- _TO DO_: Print again only this span: the line with "body_casting();", the line with "obj.data = obj.data.copy()", and all lines between them, exactly as given.

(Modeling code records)

----------

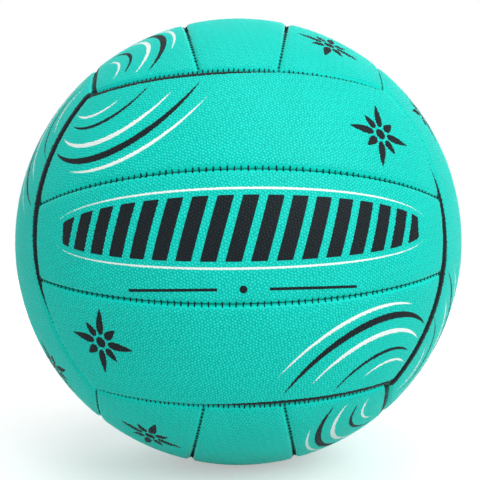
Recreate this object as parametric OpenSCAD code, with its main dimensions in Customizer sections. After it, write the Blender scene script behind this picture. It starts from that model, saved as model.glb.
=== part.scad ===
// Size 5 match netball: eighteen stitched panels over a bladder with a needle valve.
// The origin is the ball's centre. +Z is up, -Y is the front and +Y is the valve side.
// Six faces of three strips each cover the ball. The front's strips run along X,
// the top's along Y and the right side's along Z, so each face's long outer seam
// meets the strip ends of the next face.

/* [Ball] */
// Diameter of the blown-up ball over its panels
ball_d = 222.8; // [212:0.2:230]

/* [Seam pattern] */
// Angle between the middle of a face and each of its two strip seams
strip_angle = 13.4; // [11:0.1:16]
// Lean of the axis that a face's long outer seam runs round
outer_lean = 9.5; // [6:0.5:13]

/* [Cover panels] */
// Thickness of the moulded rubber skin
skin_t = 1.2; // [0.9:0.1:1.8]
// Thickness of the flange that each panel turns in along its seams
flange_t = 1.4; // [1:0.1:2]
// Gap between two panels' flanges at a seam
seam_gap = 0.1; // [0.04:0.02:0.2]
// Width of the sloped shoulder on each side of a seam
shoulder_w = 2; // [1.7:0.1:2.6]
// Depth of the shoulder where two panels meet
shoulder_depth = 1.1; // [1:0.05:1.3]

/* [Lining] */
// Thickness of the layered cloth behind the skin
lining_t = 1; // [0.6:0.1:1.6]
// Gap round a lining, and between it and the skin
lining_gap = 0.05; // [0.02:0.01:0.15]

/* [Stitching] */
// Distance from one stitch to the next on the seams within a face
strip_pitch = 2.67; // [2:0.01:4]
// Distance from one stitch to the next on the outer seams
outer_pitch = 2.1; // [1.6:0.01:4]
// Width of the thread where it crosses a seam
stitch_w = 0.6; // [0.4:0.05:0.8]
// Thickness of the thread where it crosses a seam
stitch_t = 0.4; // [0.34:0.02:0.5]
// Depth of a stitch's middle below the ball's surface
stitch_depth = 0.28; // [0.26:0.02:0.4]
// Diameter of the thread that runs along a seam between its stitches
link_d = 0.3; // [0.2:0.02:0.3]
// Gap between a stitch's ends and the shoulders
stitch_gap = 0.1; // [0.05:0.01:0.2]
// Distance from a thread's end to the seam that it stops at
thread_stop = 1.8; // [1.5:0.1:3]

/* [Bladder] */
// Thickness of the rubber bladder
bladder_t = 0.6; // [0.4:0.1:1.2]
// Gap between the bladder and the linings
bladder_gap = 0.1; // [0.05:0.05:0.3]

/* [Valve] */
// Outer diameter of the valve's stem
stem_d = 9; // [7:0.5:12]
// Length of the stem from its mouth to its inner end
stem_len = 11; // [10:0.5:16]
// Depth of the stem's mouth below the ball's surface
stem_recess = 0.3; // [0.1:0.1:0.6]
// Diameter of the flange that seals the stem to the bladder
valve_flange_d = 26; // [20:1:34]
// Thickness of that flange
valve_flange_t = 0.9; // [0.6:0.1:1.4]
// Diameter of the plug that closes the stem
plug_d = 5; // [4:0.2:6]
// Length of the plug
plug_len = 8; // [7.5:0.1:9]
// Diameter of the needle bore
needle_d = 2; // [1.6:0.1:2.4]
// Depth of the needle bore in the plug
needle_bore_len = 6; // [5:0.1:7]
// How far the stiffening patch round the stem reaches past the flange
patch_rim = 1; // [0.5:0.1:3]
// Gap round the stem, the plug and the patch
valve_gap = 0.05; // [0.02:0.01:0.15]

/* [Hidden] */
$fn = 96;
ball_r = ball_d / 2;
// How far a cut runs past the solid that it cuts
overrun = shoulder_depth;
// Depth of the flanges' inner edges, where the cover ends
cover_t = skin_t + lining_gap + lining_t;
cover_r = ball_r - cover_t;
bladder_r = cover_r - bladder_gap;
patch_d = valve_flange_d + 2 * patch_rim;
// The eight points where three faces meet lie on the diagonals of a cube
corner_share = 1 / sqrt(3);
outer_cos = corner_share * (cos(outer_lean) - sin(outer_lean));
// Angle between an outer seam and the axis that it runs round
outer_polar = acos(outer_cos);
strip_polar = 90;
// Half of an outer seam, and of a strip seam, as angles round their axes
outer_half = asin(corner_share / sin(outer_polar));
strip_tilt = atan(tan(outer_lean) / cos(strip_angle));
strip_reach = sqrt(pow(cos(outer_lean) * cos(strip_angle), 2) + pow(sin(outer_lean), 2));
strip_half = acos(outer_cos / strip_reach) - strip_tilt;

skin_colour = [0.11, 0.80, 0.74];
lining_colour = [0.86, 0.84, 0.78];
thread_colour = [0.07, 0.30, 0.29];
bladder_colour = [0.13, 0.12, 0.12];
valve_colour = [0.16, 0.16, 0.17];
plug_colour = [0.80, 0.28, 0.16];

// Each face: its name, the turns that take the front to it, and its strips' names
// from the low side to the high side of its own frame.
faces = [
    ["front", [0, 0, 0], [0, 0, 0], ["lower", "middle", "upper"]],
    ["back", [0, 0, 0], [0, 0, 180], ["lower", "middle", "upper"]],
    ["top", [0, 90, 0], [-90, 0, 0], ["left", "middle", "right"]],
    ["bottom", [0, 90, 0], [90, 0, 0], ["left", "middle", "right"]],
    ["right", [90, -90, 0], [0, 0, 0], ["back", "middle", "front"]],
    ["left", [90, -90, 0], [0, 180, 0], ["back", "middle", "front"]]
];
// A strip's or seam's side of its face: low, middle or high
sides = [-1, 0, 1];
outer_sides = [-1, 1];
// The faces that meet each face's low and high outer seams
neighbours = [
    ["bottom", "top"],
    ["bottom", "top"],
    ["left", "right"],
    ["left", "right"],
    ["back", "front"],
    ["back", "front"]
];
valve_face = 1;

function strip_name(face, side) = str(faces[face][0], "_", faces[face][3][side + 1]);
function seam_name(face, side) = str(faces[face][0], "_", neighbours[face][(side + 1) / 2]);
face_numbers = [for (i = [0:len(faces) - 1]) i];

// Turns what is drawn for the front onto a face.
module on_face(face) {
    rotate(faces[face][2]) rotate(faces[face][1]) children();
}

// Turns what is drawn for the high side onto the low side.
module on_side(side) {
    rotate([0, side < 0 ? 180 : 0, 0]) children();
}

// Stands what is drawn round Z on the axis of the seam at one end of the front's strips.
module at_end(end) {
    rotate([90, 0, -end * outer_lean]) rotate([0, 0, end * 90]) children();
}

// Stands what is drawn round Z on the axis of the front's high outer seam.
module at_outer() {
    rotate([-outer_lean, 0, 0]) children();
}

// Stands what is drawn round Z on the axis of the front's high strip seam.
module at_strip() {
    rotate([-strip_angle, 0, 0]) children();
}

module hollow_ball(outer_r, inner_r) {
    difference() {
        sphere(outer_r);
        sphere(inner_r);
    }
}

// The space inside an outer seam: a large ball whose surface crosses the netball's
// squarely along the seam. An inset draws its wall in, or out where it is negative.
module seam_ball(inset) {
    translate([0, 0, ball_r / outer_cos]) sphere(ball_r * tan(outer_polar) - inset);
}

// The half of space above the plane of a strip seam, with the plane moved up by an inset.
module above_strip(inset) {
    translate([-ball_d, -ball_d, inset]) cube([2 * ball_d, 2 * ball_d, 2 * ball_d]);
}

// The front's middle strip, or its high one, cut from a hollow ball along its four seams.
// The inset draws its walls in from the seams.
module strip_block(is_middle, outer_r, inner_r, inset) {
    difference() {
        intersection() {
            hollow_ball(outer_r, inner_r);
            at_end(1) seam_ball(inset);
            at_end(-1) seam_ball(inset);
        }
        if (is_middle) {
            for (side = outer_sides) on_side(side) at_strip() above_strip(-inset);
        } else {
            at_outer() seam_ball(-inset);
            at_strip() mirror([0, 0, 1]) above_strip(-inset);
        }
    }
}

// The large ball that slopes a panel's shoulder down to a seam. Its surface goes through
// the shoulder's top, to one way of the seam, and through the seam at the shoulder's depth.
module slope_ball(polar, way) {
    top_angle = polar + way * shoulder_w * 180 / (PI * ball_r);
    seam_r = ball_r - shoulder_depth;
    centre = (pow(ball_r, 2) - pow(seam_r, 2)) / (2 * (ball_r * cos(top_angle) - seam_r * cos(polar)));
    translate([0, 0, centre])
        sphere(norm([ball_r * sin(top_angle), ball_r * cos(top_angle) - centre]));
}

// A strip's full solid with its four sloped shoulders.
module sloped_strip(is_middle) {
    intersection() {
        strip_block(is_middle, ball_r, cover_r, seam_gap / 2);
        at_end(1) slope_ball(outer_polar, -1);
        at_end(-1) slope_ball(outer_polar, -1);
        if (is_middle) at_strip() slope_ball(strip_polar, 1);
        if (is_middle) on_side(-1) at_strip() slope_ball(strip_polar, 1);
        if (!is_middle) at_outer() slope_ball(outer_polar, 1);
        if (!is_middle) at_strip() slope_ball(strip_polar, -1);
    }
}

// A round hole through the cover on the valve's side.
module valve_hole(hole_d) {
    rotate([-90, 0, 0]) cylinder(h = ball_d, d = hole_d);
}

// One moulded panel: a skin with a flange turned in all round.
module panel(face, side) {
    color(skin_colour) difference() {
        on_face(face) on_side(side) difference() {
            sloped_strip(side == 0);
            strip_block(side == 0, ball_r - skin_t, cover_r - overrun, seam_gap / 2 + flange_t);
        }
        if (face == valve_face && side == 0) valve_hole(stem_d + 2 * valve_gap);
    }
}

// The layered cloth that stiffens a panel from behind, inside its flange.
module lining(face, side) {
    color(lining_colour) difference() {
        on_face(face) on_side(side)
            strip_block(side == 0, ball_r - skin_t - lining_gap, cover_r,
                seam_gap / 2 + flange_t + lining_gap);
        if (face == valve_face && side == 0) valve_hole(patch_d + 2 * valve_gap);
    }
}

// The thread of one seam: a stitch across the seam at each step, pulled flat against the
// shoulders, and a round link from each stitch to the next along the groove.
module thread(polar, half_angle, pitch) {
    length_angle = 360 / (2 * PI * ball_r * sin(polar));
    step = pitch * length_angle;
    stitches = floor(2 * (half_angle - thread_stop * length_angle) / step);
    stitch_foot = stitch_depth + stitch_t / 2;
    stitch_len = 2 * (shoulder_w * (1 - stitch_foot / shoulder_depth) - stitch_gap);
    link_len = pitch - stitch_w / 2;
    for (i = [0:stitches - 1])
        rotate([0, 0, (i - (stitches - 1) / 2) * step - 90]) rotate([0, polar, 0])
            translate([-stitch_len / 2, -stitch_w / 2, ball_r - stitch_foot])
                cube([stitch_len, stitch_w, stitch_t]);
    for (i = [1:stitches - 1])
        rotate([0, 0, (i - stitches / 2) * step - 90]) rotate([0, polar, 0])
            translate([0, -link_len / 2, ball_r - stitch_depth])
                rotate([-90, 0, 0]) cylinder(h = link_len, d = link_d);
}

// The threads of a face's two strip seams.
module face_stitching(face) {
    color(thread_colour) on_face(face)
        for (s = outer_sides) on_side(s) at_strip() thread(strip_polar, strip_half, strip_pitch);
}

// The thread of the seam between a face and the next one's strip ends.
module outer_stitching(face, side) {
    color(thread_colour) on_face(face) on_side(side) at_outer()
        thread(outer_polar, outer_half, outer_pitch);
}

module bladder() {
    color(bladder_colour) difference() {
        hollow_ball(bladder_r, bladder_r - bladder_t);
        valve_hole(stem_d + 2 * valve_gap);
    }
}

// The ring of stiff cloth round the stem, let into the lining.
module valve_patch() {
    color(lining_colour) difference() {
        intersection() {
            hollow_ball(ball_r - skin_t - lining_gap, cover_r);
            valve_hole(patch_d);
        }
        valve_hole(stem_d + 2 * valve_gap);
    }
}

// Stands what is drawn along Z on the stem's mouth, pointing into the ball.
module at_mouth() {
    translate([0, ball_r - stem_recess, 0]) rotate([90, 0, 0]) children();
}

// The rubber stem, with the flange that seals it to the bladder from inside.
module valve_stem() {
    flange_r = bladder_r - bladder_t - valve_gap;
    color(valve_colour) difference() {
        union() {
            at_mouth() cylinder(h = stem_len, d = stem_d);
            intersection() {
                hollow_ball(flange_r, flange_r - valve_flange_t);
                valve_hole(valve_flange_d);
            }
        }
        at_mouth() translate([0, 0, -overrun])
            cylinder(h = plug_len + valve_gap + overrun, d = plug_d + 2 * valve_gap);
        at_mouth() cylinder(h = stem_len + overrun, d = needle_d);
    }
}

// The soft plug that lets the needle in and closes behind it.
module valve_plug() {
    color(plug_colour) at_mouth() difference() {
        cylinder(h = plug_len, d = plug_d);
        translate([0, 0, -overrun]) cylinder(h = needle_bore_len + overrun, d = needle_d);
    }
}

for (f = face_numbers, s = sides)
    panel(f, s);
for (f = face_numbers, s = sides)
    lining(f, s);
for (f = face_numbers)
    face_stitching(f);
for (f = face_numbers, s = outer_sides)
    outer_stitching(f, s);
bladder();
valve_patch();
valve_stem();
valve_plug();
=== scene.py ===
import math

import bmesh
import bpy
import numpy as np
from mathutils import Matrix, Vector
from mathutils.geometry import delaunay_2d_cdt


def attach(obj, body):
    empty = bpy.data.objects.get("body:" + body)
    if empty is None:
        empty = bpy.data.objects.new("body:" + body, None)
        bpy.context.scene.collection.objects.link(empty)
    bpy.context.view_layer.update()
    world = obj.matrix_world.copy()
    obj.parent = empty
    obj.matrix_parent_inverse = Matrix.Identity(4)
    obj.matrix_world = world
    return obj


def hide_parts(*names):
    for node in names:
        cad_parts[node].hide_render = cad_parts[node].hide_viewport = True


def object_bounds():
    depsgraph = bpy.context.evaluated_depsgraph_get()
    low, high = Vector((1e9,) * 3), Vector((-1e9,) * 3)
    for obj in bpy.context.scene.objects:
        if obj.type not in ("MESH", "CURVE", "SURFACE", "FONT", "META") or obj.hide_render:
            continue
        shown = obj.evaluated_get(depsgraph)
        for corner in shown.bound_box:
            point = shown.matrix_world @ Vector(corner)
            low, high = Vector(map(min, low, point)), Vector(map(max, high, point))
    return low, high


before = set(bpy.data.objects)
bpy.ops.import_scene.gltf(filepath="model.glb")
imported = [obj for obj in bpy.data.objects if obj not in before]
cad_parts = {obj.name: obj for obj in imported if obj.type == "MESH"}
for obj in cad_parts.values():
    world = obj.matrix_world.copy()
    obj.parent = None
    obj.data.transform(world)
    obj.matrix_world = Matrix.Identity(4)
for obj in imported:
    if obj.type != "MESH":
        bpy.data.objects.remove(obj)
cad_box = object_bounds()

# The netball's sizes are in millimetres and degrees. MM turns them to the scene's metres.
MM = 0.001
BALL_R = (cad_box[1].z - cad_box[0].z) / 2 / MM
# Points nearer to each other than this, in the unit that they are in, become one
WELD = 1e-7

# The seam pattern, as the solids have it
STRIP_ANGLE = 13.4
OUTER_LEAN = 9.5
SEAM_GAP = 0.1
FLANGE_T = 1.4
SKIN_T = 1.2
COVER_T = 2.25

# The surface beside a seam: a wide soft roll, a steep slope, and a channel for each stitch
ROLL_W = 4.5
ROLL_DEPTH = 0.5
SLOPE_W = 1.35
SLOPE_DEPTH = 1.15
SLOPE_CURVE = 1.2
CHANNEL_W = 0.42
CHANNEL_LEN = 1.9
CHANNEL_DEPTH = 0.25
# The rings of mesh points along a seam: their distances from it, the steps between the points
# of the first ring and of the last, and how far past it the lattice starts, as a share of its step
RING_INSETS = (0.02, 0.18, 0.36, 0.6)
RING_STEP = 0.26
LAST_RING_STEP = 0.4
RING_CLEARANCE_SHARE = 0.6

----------

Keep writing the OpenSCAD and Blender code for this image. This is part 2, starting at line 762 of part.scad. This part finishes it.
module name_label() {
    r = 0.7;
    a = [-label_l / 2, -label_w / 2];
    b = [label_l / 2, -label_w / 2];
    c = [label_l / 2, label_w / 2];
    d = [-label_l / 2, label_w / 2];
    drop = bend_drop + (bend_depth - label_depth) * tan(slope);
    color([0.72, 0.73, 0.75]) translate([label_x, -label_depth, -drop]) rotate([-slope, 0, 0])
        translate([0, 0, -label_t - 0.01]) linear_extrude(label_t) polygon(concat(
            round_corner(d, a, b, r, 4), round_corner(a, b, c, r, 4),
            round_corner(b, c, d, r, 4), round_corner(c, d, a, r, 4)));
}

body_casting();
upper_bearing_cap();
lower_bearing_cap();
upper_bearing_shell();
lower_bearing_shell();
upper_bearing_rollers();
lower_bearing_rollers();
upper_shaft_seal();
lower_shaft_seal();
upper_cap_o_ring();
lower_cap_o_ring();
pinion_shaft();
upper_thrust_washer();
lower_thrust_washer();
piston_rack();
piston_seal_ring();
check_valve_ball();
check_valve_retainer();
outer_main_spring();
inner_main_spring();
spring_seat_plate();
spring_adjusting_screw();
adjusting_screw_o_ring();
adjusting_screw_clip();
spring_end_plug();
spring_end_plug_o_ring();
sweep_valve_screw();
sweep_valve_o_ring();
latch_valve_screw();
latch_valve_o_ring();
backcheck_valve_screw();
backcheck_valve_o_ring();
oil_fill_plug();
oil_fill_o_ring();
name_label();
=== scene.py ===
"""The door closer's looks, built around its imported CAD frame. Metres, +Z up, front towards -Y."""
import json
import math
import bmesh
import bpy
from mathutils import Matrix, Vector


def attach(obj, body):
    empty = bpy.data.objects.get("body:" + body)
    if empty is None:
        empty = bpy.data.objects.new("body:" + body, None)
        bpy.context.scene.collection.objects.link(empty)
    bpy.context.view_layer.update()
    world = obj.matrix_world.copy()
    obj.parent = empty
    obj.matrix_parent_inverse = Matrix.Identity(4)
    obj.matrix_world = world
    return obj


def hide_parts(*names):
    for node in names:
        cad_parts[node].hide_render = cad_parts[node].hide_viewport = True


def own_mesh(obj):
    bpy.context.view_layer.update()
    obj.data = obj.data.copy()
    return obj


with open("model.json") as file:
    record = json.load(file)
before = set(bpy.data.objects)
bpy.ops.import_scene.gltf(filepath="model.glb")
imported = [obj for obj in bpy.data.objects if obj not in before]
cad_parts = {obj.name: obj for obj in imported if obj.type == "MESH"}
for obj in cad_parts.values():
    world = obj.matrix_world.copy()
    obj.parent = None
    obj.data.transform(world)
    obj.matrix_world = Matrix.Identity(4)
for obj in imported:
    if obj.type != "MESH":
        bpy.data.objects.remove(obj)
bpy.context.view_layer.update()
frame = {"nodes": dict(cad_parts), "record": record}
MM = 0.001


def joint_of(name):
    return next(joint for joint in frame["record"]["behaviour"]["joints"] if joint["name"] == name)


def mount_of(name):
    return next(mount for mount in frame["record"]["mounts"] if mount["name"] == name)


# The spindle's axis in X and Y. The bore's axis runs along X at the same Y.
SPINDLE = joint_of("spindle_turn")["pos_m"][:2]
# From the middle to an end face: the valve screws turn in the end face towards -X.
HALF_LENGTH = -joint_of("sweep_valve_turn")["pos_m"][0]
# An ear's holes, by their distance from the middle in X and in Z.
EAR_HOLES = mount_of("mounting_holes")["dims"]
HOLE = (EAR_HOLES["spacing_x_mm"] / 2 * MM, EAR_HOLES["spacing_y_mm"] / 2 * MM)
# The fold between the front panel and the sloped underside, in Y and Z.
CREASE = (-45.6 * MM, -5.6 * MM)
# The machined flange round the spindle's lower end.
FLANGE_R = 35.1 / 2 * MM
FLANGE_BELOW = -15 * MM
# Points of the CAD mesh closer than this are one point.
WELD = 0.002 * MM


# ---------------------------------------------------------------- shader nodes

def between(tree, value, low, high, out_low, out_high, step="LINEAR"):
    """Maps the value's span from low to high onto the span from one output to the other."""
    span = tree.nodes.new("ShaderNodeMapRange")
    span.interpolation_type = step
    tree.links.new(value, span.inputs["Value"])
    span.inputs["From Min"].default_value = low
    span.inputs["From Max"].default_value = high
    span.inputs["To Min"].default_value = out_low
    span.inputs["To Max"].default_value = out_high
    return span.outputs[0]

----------

- _EXERCISE RESPONSE_:
body_casting();
upper_bearing_cap();
lower_bearing_cap();
upper_bearing_shell();
lower_bearing_shell();
upper_bearing_rollers();
lower_bearing_rollers();
upper_shaft_seal();
lower_shaft_seal();
upper_cap_o_ring();
lower_cap_o_ring();
pinion_shaft();
upper_thrust_washer();
lower_thrust_washer();
piston_rack();
piston_seal_ring();
check_valve_ball();
check_valve_retainer();
outer_main_spring();
inner_main_spring();
spring_seat_plate();
spring_adjusting_screw();
adjusting_screw_o_ring();
adjusting_screw_clip();
spring_end_plug();
spring_end_plug_o_ring();
sweep_valve_screw();
sweep_valve_o_ring();
latch_valve_screw();
latch_valve_o_ring();
backcheck_valve_screw();
backcheck_valve_o_ring();
oil_fill_plug();
oil_fill_o_ring();
name_label();
=== scene.py ===
"""The door closer's looks, built around its imported CAD frame. Metres, +Z up, front towards -Y."""
import json
import math
import bmesh
import bpy
from mathutils import Matrix, Vector


def attach(obj, body):
    empty = bpy.data.objects.get("body:" + body)
    if empty is None:
        empty = bpy.data.objects.new("body:" + body, None)
        bpy.context.scene.collection.objects.link(empty)
    bpy.context.view_layer.update()
    world = obj.matrix_world.copy()
    obj.parent = empty
    obj.matrix_parent_inverse = Matrix.Identity(4)
    obj.matrix_world = world
    return obj


def hide_parts(*names):
    for node in names:
        cad_parts[node].hide_render = cad_parts[node].hide_viewport = True


def own_mesh(obj):
    bpy.context.view_layer.update()
    obj.data = obj.data.copy()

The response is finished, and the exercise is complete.